Like the media, democracy's other institutional referees are also subject to capture. Those who are counting on the federal bureaucracy and the courts ought to recognize that the time may be short before they are colonized by Trump appointees. Four years of Trump, possibly eight years, will be enough to put far-right majorities in control of the Supreme Court and to burrow deep down into the Deep State.
Trump is also transforming the Republican Party itself, as moderates and even traditional conservatives like Senator Jeff Flake no longer seek re-election and the party attracts candidates and voters comfortable with Trump's authoritarianism. The longer this process continues, the less will be left of both moderation and conservatism in the Republican Party. It might seem paradoxical, but it is true that only Trump's failure and defeat can save the honor and the soul of the GOP.

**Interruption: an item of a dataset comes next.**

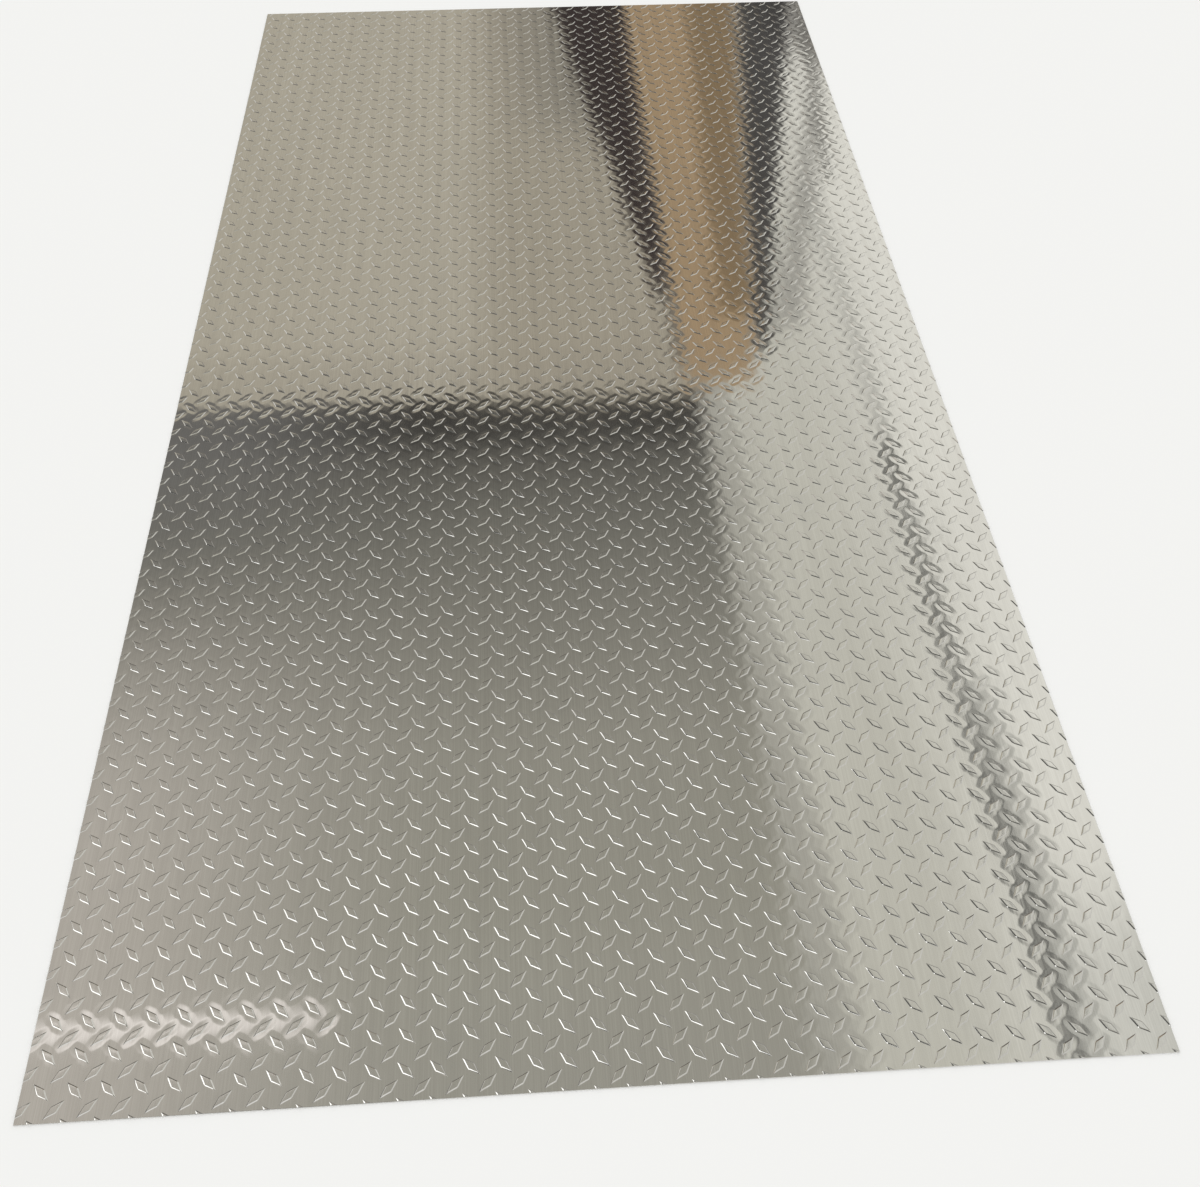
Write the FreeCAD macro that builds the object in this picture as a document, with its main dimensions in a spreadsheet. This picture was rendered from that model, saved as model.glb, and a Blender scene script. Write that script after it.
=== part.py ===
"""Aluminium checker plate: one flat rolled sheet, 4 ft wide and 8 ft long, of 0.063 in stock.

Frame: millimetres, +Z up. The origin is the centre of the underside. X runs across the sheet's
width and Y along its length, which is the direction it was rolled in. The raised lugs of the
tread pattern are fine relief on the upper face and are not part of this solid: it is the flat
stock between them, at its nominal thickness.
"""
import FreeCAD, Part
import os
import Sketcher

# Alias in the spreadsheet, value in millimetres, what it is.
DRIVING_SIZES = (
    ("sheet_width", 1219.2, "across the sheet, along X: 4 ft"),
    ("sheet_length", 2438.4, "along the rolling direction, along Y: 8 ft"),
    ("sheet_thickness", 1.6, "between the lugs, along Z: 0.063 in"),
    ("shear_rollover", 0.3, "radius that the guillotine leaves round the upper face"),
)
SIZES = {alias: value for alias, value, meaning in DRIVING_SIZES}


def make_size_sheet(doc):
    """The spreadsheet that drives the model: one row a size, with its alias and its meaning."""
    sheet = doc.addObject("Spreadsheet::Sheet", "Sizes")
    for row, (alias, value, meaning) in enumerate(DRIVING_SIZES, start=1):
        sheet.set(f"A{row}", alias)
        sheet.set(f"B{row}", str(value))
        sheet.set(f"C{row}", meaning)
        sheet.setAlias(f"B{row}", alias)
    doc.recompute()


def draw_blank_outline(sketch):
    """The sheet as the guillotine cuts it: a rectangle centred on the origin, its sides bound."""
    half_width = SIZES["sheet_width"] / 2
    half_length = SIZES["sheet_length"] / 2
    corners = [
        FreeCAD.Vector(-half_width, -half_length, 0),
        FreeCAD.Vector(half_width, -half_length, 0),
        FreeCAD.Vector(half_width, half_length, 0),
        FreeCAD.Vector(-half_width, half_length, 0),
    ]
    near_side, right_side, far_side, left_side = range(4)
    start_point, end_point = 1, 2
    for side in range(4):
        sketch.addGeometry(Part.LineSegment(corners[side], corners[(side + 1) % 4]), False)
    for side in range(4):
        following = (side + 1) % 4
        sketch.addConstraint(
            Sketcher.Constraint("Coincident", side, end_point, following, start_point)
        )
    sketch.addConstraint(Sketcher.Constraint("Horizontal", near_side))
    sketch.addConstraint(Sketcher.Constraint("Horizontal", far_side))
    sketch.addConstraint(Sketcher.Constraint("Vertical", right_side))
    sketch.addConstraint(Sketcher.Constraint("Vertical", left_side))
    origin_element, origin_point = -1, 1
    sketch.addConstraint(
        Sketcher.Constraint(
            "Symmetric", near_side, start_point, far_side, start_point, origin_element, origin_point
        )
    )
    width = Sketcher.Constraint(
        "DistanceX", near_side, start_point, near_side, end_point, SIZES["sheet_width"]
    )
    length = Sketcher.Constraint(
        "DistanceY", right_side, start_point, right_side, end_point, SIZES["sheet_length"]
    )
    for name, constraint in (("Width", width), ("Length", length)):
        index = sketch.addConstraint(constraint)
        sketch.renameConstraint(index, name)
        sketch.setExpression(f"Constraints.{name}", f"Sizes.sheet_{name.lower()}")


def edges_round_upper_face(shape):
    """Names of the four edges where the upper face meets the sheared sides."""
    top = shape.BoundBox.ZMax
    names = []
    for number, edge in enumerate(shape.Edges, start=1):
        box = edge.BoundBox
        if abs(box.ZMin - top) < 1e-6 and abs(box.ZMax - top) < 1e-6:
            names.append(f"Edge{number}")
    return names


def make_checker_plate(doc):
    """The rolled sheet: a blank padded to its thickness, its upper rim rolled over by the shear."""
    body = doc.addObject("PartDesign::Body", "CheckerPlate")
    body.Label = "checker_plate"
    outline = body.newObject("Sketcher::SketchObject", "BlankOutline")
    ground = next(plane for plane in body.Origin.OriginFeatures if plane.Role == "XY_Plane")
    outline.AttachmentSupport = (ground, [""])
    outline.MapMode = "FlatFace"
    draw_blank_outline(outline)

    blank = body.newObject("PartDesign::Pad", "RolledBlank")
    blank.Profile = outline
    blank.setExpression("Length", "Sizes.sheet_thickness")
    doc.recompute()

    rim = body.newObject("PartDesign::Fillet", "ShearedRim")
    rim.Base = (blank, edges_round_upper_face(blank.Shape))
    rim.setExpression("Radius", "Sizes.shear_rollover")
    doc.recompute()
    body.Tip = rim
    body.Placement = FreeCAD.Placement()
    return body


def refuse_faults(doc, sub_parts):
    """Stops before anything is written if an object failed or a shape is not a sound solid."""
    for item in doc.Objects:
        if "Invalid" in item.State or "Error" in item.State:
            raise RuntimeError(f"{item.Name} did not recompute: {item.State}")
    for sub_part in sub_parts:
        shape = sub_part.Shape
        if shape.isNull() or not shape.isValid() or len(shape.Solids) != 1:
            raise RuntimeError(f"{sub_part.Label} is not one valid solid")


def main():
    doc = FreeCAD.newDocument("checker_plate_model")
    make_size_sheet(doc)
    sub_parts = [make_checker_plate(doc)]
    doc.recompute()
    refuse_faults(doc, sub_parts)
    os.makedirs("parts", exist_ok=True)
    for sub_part in sub_parts:
        sub_part.Shape.exportStep(f"parts/{sub_part.Label}.step")
        box = sub_part.Shape.BoundBox
        print(
            f"{sub_part.Label}: {box.XLength:.2f} x {box.YLength:.2f} x {box.ZLength:.2f} mm, "
            f"{sub_part.Shape.Volume / 1e6:.4f} litres"
        )


main()
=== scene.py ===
"""Studio scene for an aluminium checker plate: one flat 4 ft x 8 ft sheet with rolled tread lugs.

Metres, +Z up, the sheet lying on z = 0 with its length along Y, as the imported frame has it.
"""
import math

import bmesh
import bpy
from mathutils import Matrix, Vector


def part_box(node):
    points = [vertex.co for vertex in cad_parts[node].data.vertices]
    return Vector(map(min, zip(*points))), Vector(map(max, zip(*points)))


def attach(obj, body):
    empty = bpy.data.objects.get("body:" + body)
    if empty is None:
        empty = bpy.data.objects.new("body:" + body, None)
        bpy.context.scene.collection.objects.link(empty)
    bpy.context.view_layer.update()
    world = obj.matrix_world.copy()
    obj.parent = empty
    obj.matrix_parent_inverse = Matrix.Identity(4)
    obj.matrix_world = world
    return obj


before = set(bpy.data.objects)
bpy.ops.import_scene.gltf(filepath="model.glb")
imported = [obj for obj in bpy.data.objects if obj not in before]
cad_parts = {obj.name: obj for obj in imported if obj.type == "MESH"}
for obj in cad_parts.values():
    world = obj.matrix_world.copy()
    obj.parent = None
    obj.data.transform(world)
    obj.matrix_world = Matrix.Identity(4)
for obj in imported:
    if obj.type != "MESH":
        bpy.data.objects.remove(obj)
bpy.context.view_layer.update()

# ---------------------------------------------------------------- Rolled sheet
# One 4 ft x 8 ft sheet of bare bright-rolled aluminium, sheared to size. The polished work rolls leave
# hairlines along its length, with a faint cloudiness and a few handling smudges. The metal that is
# drawn up into each tread lug leaves a very shallow hollow in the sheet round its foot.
def add_node(tree, kind, **settings):
    node = tree.nodes.new(kind)
    for name, value in settings.items():
        setattr(node, name, value)
    return node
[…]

Before we have a full-blown national crisis, we need a vivid sense of emergency about the danger American democracy now faces. What is so maddening about the complacent talk about the genius of the Constitution and irrational “tyrannophobia” is that what we need now is realism about the Constitution's limits and all the political alarm we can muster. There is no counting on the courts, much less the Deep State, to save us. The fate of our democracy is going to depend above all on what Americans do to organize at every level of society and whether they show up at the polls and perhaps in the streets. This is democracy's stress test, and we only have a limited amount of time to pass it.